The 10.25-inch digital instrument display is nothing new these days, but this time it does get different screen designs that make more sense and are all easier to read at a glance. The option of a colour head-up display is also a first in the Skoda Octavia. In conjunction with the car's navigation, you can have turn-by-turn instructions delivered directly into your eye line.
Equally good is the latest 10-inch touchscreen display for the infotainment system. That too gets a fresh look with a new operating system that is complemented by Skoda's 'Laura' voice assistant.
Ample storage space around the centre console (thanks to the removal of a gear selector in the automatics), between the seats and in deeper door bins maintains Skoda's solid reputation for practicality.
Let's start by getting this important point across. SUVs or crossovers by their very nature cannot drive with the same stability or dynamics as an estate car. It's simple physics. Having all that weight paired with a higher centre of gravity means it will roll more in the corner, create more air resistance and therefore burn more fuel and put out more emissions.
By the time the full Octavia range is on sale, buyers will have a choice of up to 14 different powertrain options. Here we're driving what could be one of the most popular versions: the 150hp 2.0-litre diesel. This TDI engine has come in for a significant overhaul that results in quieter and smoother running and a more effective emissions reduction system through twin dosing of AdBlue.
The turbocharged four-cylinder engine delivers a crisper throttle response and is an ideal pairing for the dual-clutch automatic transmission. The latter does seem to upshift more quickly through the gears when pulling away in a bid to help fuel economy and minimise emissions. For the most part, the DSG transmission provides an almost faultless performance, with only the occasional hesitation from accelerator input. At speed, the Skoda's interior is appreciably quiet thanks to better sound insulation, and the ride comfort draws few reasons for complaint, despite this 150hp model featuring a torsion beam rear end. How that performs with a laden boot and full accompaniment of passengers remains an unknown until we get the car for a longer period in Ireland.
With 360Nm of torque available from low down in the rev range, the Octavia Combi sets itself up as an ideal load-lugger that is more than capable of serving a travelling salesperson or transportation for a family holiday. By and large, ride comfort seems adequate, and there is a clear sense of greater refinement in how this generation drives in comparison to its predecessors. Through bends it manages to retain plenty of composure and communicates enough feedback through the steering wheel to give you a real sense of confidence in what the front end is doing. Where it feels most at home is devouring long distances of motorway driving, giving the diesel engine a prime opportunity to prove itself as a very efficient package.
What you get for your Money:
The Combi carries a €1,500 price premium over its equivalent hatchback model.
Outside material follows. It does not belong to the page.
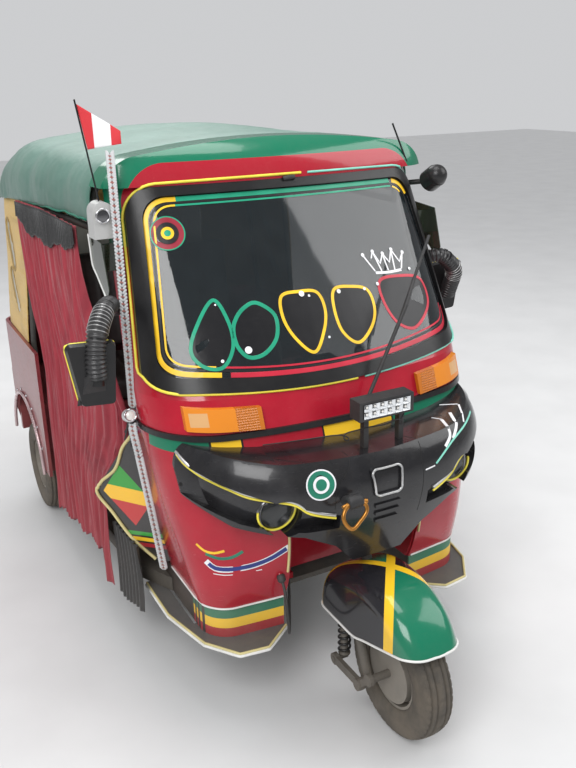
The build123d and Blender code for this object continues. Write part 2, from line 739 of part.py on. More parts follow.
# Rear suspension: trailing arms on a cross tube, drive shafts, springs and stub axles
with BuildPart() as rear_suspension:
    with Locations(Location((0, arm_pivot_y, arm_pivot_z), (0, 90, 0))):
        Cylinder(16, 800)
    for side in (-1, 1):
        add(tube([(side * 380, arm_pivot_y, arm_pivot_z), (side * 470, rear_axle_y, axle_z)], 18, 10))
        with Locations(Location((side * (hub_inner_x - 25), rear_axle_y, axle_z), (0, 90, 0))):
            Cylinder(42, 50)
        with Locations(Location((side * (hub_inner_x + 45), rear_axle_y, axle_z), (0, 90, 0))):
            Cylinder(axle_radius, 110)
        add(tube([(side * (engine_half_width + seat_gap), rear_axle_y, axle_z), (side * 480, rear_axle_y, axle_z)],
                 11, 0))
        add(spring_unit(side * spring_x, spring_foot_y, 212, bench_z - 14 - seat_gap, 34, 9, 6))
save(rear_suspension.part, "rear_suspension")

# Fork: column, crown, one leg with its swinging link, and the stub axle
leg_x = -80
leg_foot = (front_axle_y + 50, axle_z - 48)
link_x = -112
link_foot_z = 153
spring_x_front = -80
spring_y_front = front_axle_y + 190
link_points = [(spring_y_front, link_foot_z), leg_foot, (front_axle_y, axle_z)]
crown_z = 463
spring_head_z = 362
with BuildPart() as fork:
    add(axis_cylinder(column_radius, crown_z - 12, 985))
    add(tube([(0, steer_y(crown_z), crown_z), (leg_x, front_axle_y + 165, 432), (leg_x, leg_foot[0], leg_foot[1])],
             15, 30))
    for y, z in link_points:
        with Locations(Location((link_x, y, z), (0, 90, 0))):
            Cylinder(19, 14)
    for (y0, z0), (y1, z1) in zip(link_points, link_points[1:]):
        add(side_prism([(y0, z0 - 14), (y0, z0 + 14), (y1, z1 + 14), (y1, z1 - 14)], link_x - 7, link_x + 7))
    with Locations(Location(((link_x + leg_x) / 2, leg_foot[0], leg_foot[1]), (0, 90, 0))):
        Cylinder(18, abs(link_x - leg_x) + 26)
    with Locations(Location(((link_x + spring_x_front) / 2, spring_y_front, link_foot_z), (0, 90, 0))):
        Cylinder(9, abs(link_x - spring_x_front) + 20)
    with Locations(Location(((link_x + 45) / 2, front_axle_y, axle_z), (0, 90, 0))):
        Cylinder(axle_radius, 45 - link_x)
    add(side_prism([(spring_y_front - 50, spring_head_z), (spring_y_front + 14, spring_head_z),
                    (spring_y_front + 14, spring_head_z + 18), (spring_y_front - 40, spring_head_z + 18)],
                   leg_x - 12, leg_x + 16))
save(fork.part, "fork")

with BuildPart() as front_spring:
    add(spring_unit(spring_x_front, spring_y_front, link_foot_z + 9 + seat_gap, spring_head_z - seat_gap, 21, 6, 9))
save(front_spring.part, "front_spring")

# Handlebar with its headset, swept back so that it clears the windshield at full lock
bar_y_middle = steer_y(1000)
grip_x = 285
grip_back = 200
with BuildPart() as handlebar:
    add(tube([(-grip_x, bar_y_middle + grip_back, 1012), (-150, bar_y_middle + 45, 1005),
              (150, bar_y_middle + 45, 1005), (grip_x, bar_y_middle + grip_back, 1012)], 11, 60))
    add(box_between((-62, bar_y_middle - 24, 986), (62, bar_y_middle + 62, 1040)))
    for side in (-1, 1):
        add(tube([(side * 205, bar_y_middle + 108, 1008), (side * grip_x, bar_y_middle + grip_back, 1012)], 17, 10))
    add(axis_cylinder(column_radius + seat_gap, 960, 990), mode=Mode.SUBTRACT)
save(handlebar.part, "handlebar")

# Front mudguard: a rounded hood over the wheel, open below
# Sections round the axle: angle from the rear, radius at the crown, half width
guard_sections = [
    (138, 236, 92),
    (110, 268, 98),
    (78, 300, 104),
    (50, 345, 110),
    (13, 320, 110),
]
guard_skirt = [(front_axle_y + y, z) for y, z in ((-325, 362), (-161, 362), (83, 298), (425, 298), (425, 700),
                                                  (-325, 700))]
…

Still, considering that there are only more significant space gains to be had when the rear seats are folded, it is worth considering how much you're going to use that feature. In a slight realignment of the product offering, Skoda will no longer offer the most basic Active model. Instead, the Octavia will start with the Ambition version, followed by a Style model. In time, there will also be Octavia RS and Scout variants of the Combi and the range is also expected to include Sportline and Lauren & Klement specifications in due course.
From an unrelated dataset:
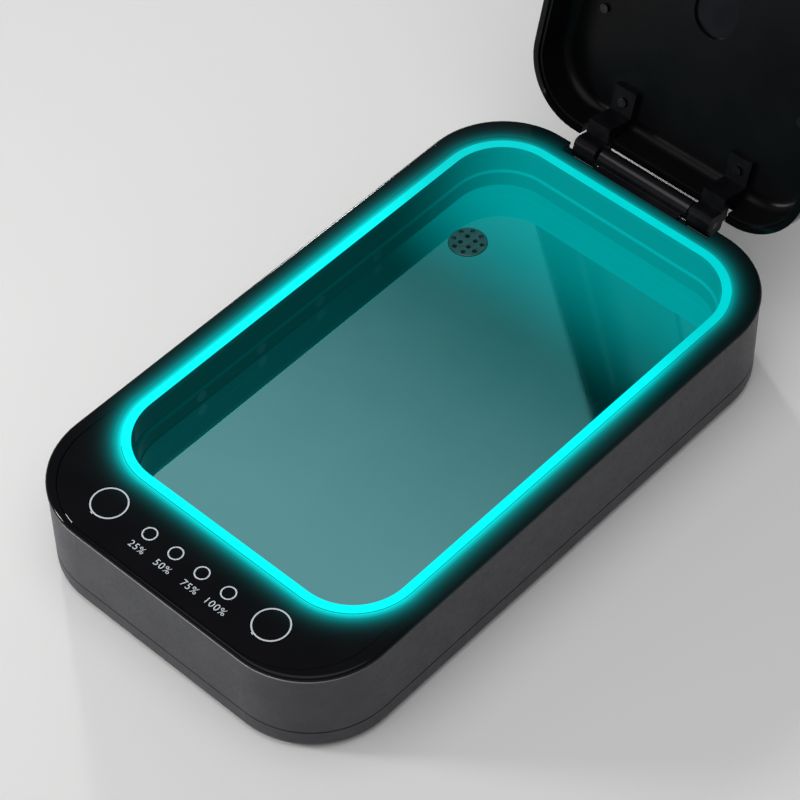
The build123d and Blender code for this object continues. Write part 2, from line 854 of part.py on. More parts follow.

Peugeot 308 SW: often overlooked, the Peugeot 308 is a spacious estate car that also features some quite efficient engines.
Ford Focus Estate: like the Skoda, Ford offers its Focus estate in a range of different guises, but whichever you choose you'll get a decent chassis and some improved diesel engines
Kia Proceed: this sportier take on the estate car concedes some space but makes up for it with superb handling and ride quality
With its generous interior space, large boot and good road manners, the Skoda Octavia Combi makes an excellent case for why you don't need to buy a taller and more compromised crossover or SUV. It goes about the task at hand in a seemingly effortless fashion and is now better than ever.